*EXERCISE INSTRUCTIONS*
Return exactly and only these lines: the first of the listing through the one containing "of the base.".

>> begin

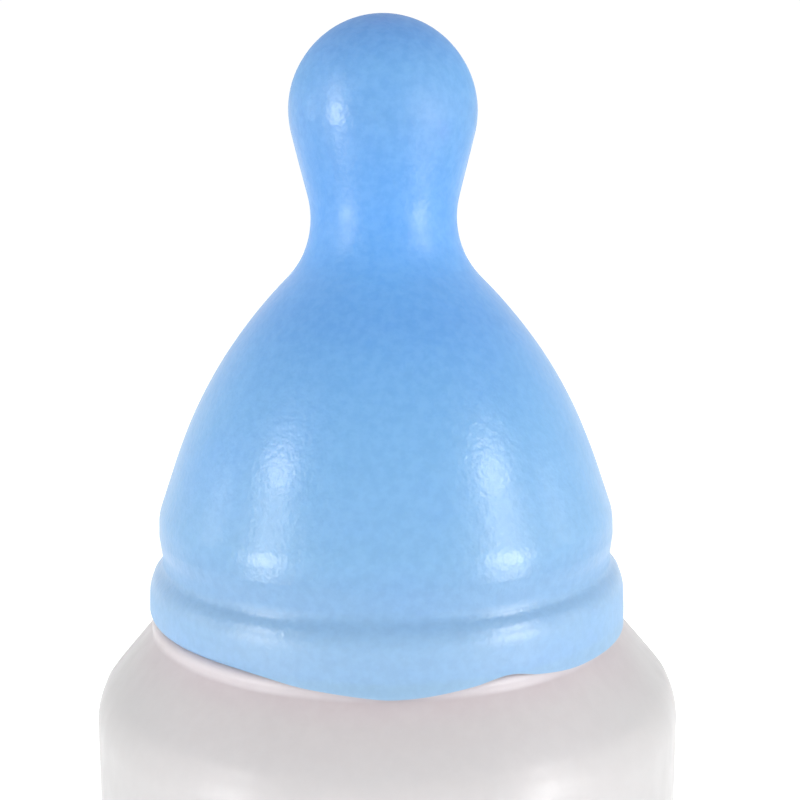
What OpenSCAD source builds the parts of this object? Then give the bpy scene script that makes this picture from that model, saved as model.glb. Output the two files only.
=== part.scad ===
// Calf feeding bottle: a blow-moulded two-litre bottle with a push-on rubber teat.
// Inside the teat a plastic disc carries a ball check valve and an umbrella air vent.
// Millimetres, Z up, origin at the middle of the base.

/* [Bottle] */
// Diameter of the straight body
body_d = 103; // [100:0.5:104]
// Height of the mouth's rim above the floor
rim_h = 282; // [240:1:300]
// Wall of the bottle
bottle_wall = 1.5; // [1.2:0.1:1.8]
// Outer diameter of the neck
neck_d = 73.2; // [72.6:0.1:73.4]
// Height of the rim above the foot of the neck, where the shoulder begins
neck_h = 20; // [19.5:0.1:20.5]
// How far the snap bead stands out from the neck
bead_proud = 0.8; // [0.4:0.1:0.8]
// Rounding between the body and the sloping shoulder
shoulder_round = 5; // [3:0.5:7]
// Diameter of the band round the foot of the neck, as wide as the teat's collar above it
band_d = 83.2; // [82:0.2:84]
// Height of that band, up to the ledge that the collar sits on
band_h = 2.4; // [2.2:0.1:2.6]
// Rounding of the base corner
base_round = 10; // [6:0.5:12]
// Height of the pushed-up middle of the base
push_up = 5; // [4:0.5:7]

/* [Teat] */
// Height of the teat's tip above the bottle's rim
tip_above_rim = 85; // [82:0.1:88]
// Diameter of the ball at the tip
bulb_d = 32; // [31:0.5:33]
// Smallest diameter between the ball and the dome
nape_d = 25; // [24.6:0.1:26]
// Lean of the cone under the ball, in degrees from upright
nape_taper = 14; // [12:1:16]
// Radius of the inward curve between the ball and the dome
nape_round = 14.7; // [14:0.1:15.5]
// Slope where that curve meets the dome, in degrees from upright
dome_flare = 45; // [43:1:46]
// Radius of the dome's long outward curve
dome_round = 85; // [84:0.5:87]
// Outer diameter of the collar
collar_d = 83.8; // [83:0.1:85]
// Diameter at the bottom of the groove above the collar
groove_d = 79; // [78.6:0.1:79.6]
// Height of the groove above the collar's lower edge
groove_h = 10.2; // [9.8:0.1:11]
// Rubber thickness of the dome and the ball
teat_wall = 2.4; // [2.0:0.1:2.6]
// Length of each cut of the cross at the tip
cut_length = 8; // [5:0.5:10]
// Width of the cut
cut_width = 0.3; // [0.2:0.1:0.6]

/* [Valve] */
// Thickness of the valve disc
disc_t = 2.4; // [2.2:0.1:2.6]
// Diameter of the check ball
ball_d = 12; // [11:0.5:12]
// Travel of the check ball off its seat
ball_lift = 4; // [3:0.5:5]
// Diameter of the milk hole under the ball
seat_hole_d = 8; // [7.5:0.1:8]
// Distance of the air vent from the middle of the disc
vent_offset = 22; // [21:0.5:22.5]
// Diameter of the umbrella that closes the air vent
umbrella_d = 12; // [11.5:0.5:12.5]
// How far the umbrella opens
vent_lift = 0.8; // [0.4:0.1:0.8]

/* [Hidden] */
$fn = 96;

ARC_STEP = 5;            // degrees between the points of a rounded outline
TINY_R = 0.5;            // an arc below this radius has fewer points
TINY_STEP = 45;
FIT = 0.1;               // radial clearance of parts that push together
LIP_GAP = 0.05;          // gap left under parts that close against a seat
PAST = 1;                // how far a cutter runs past the surface it cuts

body_r = body_d / 2;
neck_r = neck_d / 2;
foot_z = rim_h - neck_h;
ledge_z = foot_z + band_h;
band_r = band_d / 2;
mouth_r = neck_r - bottle_wall;
bead_r = neck_r + bead_proud;

// Bottle's outline
PUSH_UP_R = 26;          // flat middle of the base
PUSH_UP_SLOPE = 35;      // slope of its side, in degrees
push_up_bend = 8;
foot_bend = 6;
push_up_side = (push_up - (push_up_bend + foot_bend) * (1 - cos(PUSH_UP_SLOPE))) / sin(PUSH_UP_SLOPE);
foot_r = PUSH_UP_R + (push_up_bend + foot_bend) * sin(PUSH_UP_SLOPE) + push_up_side * cos(PUSH_UP_SLOPE);
SHOULDER_SLOPE = 40;     // angle of the shoulder's normal above horizontal
band_round = 1.6;        // rounding of the band's upper edge
crease = 1.2;            // inward rounding between the band and the shoulder
neck_fillet = 1;
crease_x = band_r + crease;
crease_z = foot_z + crease * tan(SHOULDER_SLOPE / 2);
shoulder_bend_x = body_r - shoulder_round;
shoulder_bend_z = crease_z
    - (crease + shoulder_round + (shoulder_bend_x - crease_x) * cos(SHOULDER_SLOPE)) / sin(SHOULDER_SLOPE);
BEAD_BELOW_RIM = 3.5;    // from the rim down to the middle of the bead
BEAD_HALF = 1.6;
RIM_CHAMFER = 0.3;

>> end

*OUTPUT*
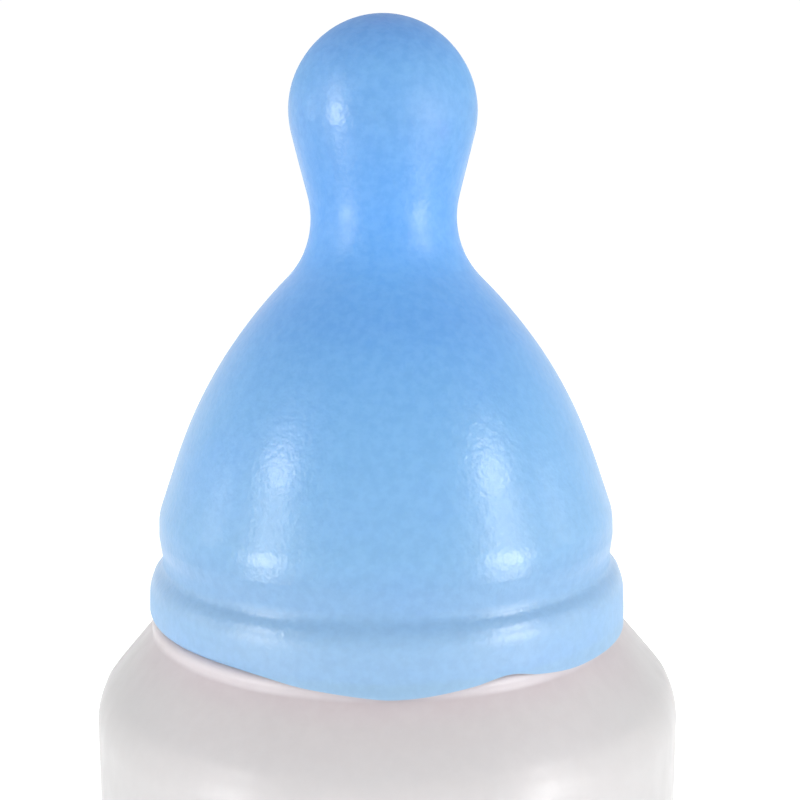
What OpenSCAD source builds the parts of this object? Then give the bpy scene script that makes this picture from that model, saved as model.glb. Output the two files only.
=== part.scad ===
// Calf feeding bottle: a blow-moulded two-litre bottle with a push-on rubber teat.
// Inside the teat a plastic disc carries a ball check valve and an umbrella air vent.
// Millimetres, Z up, origin at the middle of the base.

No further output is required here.